Saturday, May 14, 2011

On the Right Road

After meeting with an acquaintance in Loveland CO, she suggested I take a different road back to Boulder, and said I would see signs for getting onto the highway. I drove for some time, and started to wonder if I had missed the turnoff.  I didn’t see a sign.  Maybe there wasn’t a sign? Without a GPS or a map in the car, I turned around and drove back quite a ways.  I took another road briefly – and knew that wasn’t correct since I was driving toward the mountains, and they should have been on my right.  I called a friend and discovered I had not traveled far enough.  I drove back onto the first road, and realized the sign for the highway was just a little past where I had turned around.   

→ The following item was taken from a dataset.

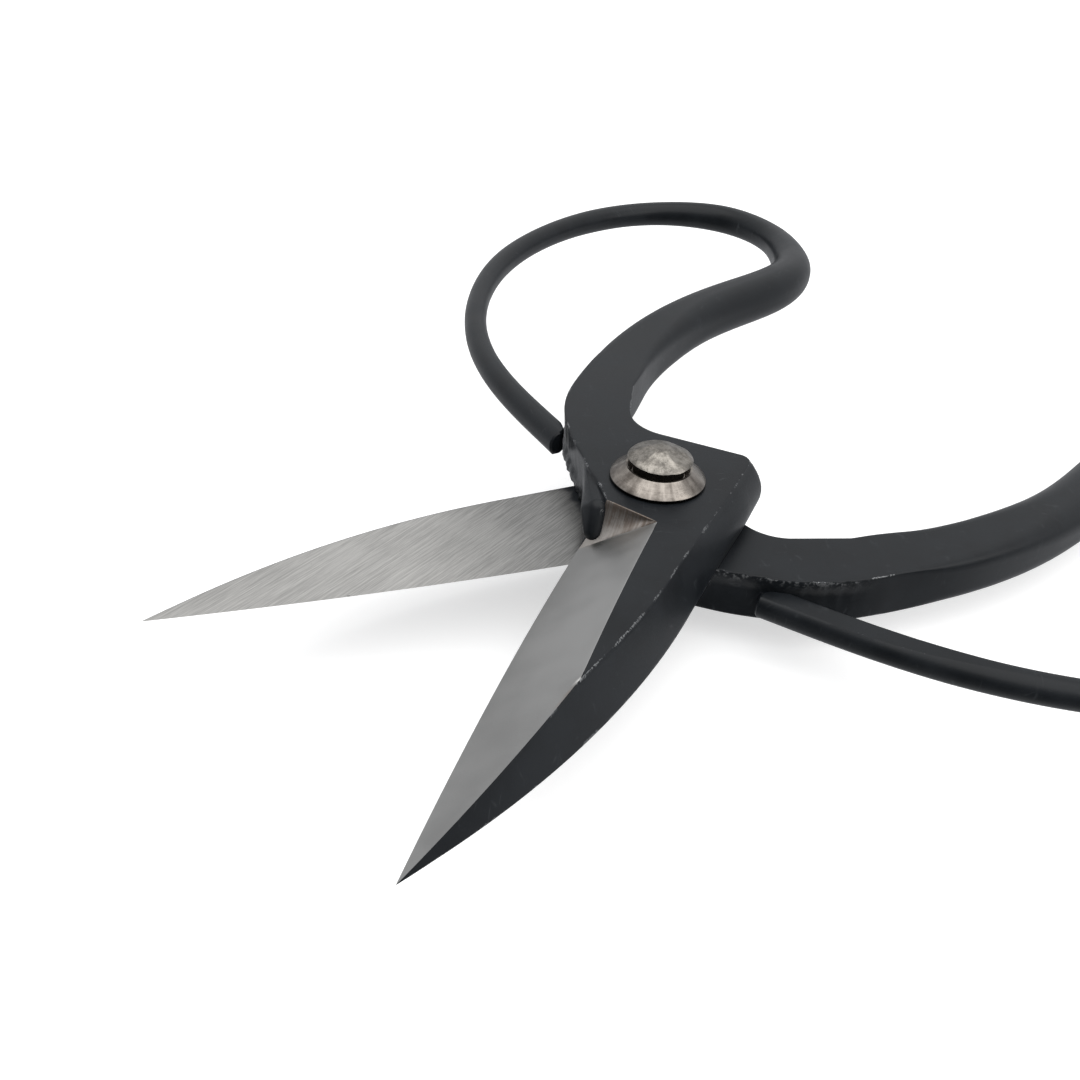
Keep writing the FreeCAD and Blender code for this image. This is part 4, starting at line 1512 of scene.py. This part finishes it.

I thought about the significance of this and wondered how many times have I done this in my life?  How many times have I turned around, doubting that I was on the right road?
Doubting that I was “getting anywhere” just when I am about to see my clear right road unfold before me?  Am I so busy looking for a sign to reassure me that I am on the right road that it’s detracting my attention to my work and the journey along my path?  How can I trust that something feels like the correct direction?  I listened to being in the wrong direction when I took that other road – I knew something did not feel right.  But the first road, I did not trust, even though I was on the correct path.

I recall that game that we used to play as kids.  Someone would hide something, and the other person would try to find it by following the guidance from the other person – you’re getting warmer (closer to the object), you’re getting colder (farther from the object) – you are freezing, you’re frozen to death – you’re hot, on fire, boiling!  Each of us has a guidance system, intuition, gut feeling, hunch, inner voice – this voice is usually not blatant.  It is often subtle and sublime when you are in tune with it.  Especially in our western culture, we are not cultivated in how to tap into and listen to this guidance system.

I invite you to new ways of listening and gently observing your “right road.”  Sit quietly and focus your thoughts fully and completely as possible, visualizing what you want to create in your life.  Picture that the path to your success, your health, your peace, etc., is all around you NOW.  Feel what that would be like as if it already IS.  Now picture something currently in your life that you need to make a decision about, that you are unsure if it is in alignment with your “right” path, your dream.  Notice if you feel lighter or weighted down, if you feel more tired or more energized, if you feel cold/aka it moves you a step away from what you want to create, or hot/aka it moves you a step closer to what you want!  Pay close
attention to your breathing, any tightness in your body, and breathe into any
areas of tension.

I invite you to be open and flexible, and just listen to any messages without judging.  We can be on the exact right path or know what it is, but fear makes us unclear.  In this more relaxed state, ask yourself questions, such as, if I knew I could not fail – is this the career I would like to dive into?  If I honored myself completely – is this the relationship I would be in?  If I respected my body as a temple – would I treat it this way?  If I trusted in my heart – what would it say
to me?

“You have to trust that the dots will somehow connect in your future. You have to trust in something, your gut, destiny, life, karma, whatever. Believing that the dots will connect down the road will give you confidence to follow your heart even when it leads you off the well-worn path, and that will make all the difference.”  Steve Jobs – 2005 Stanford commencement.

By reading this blog to improve your life – you’re getting warmer!!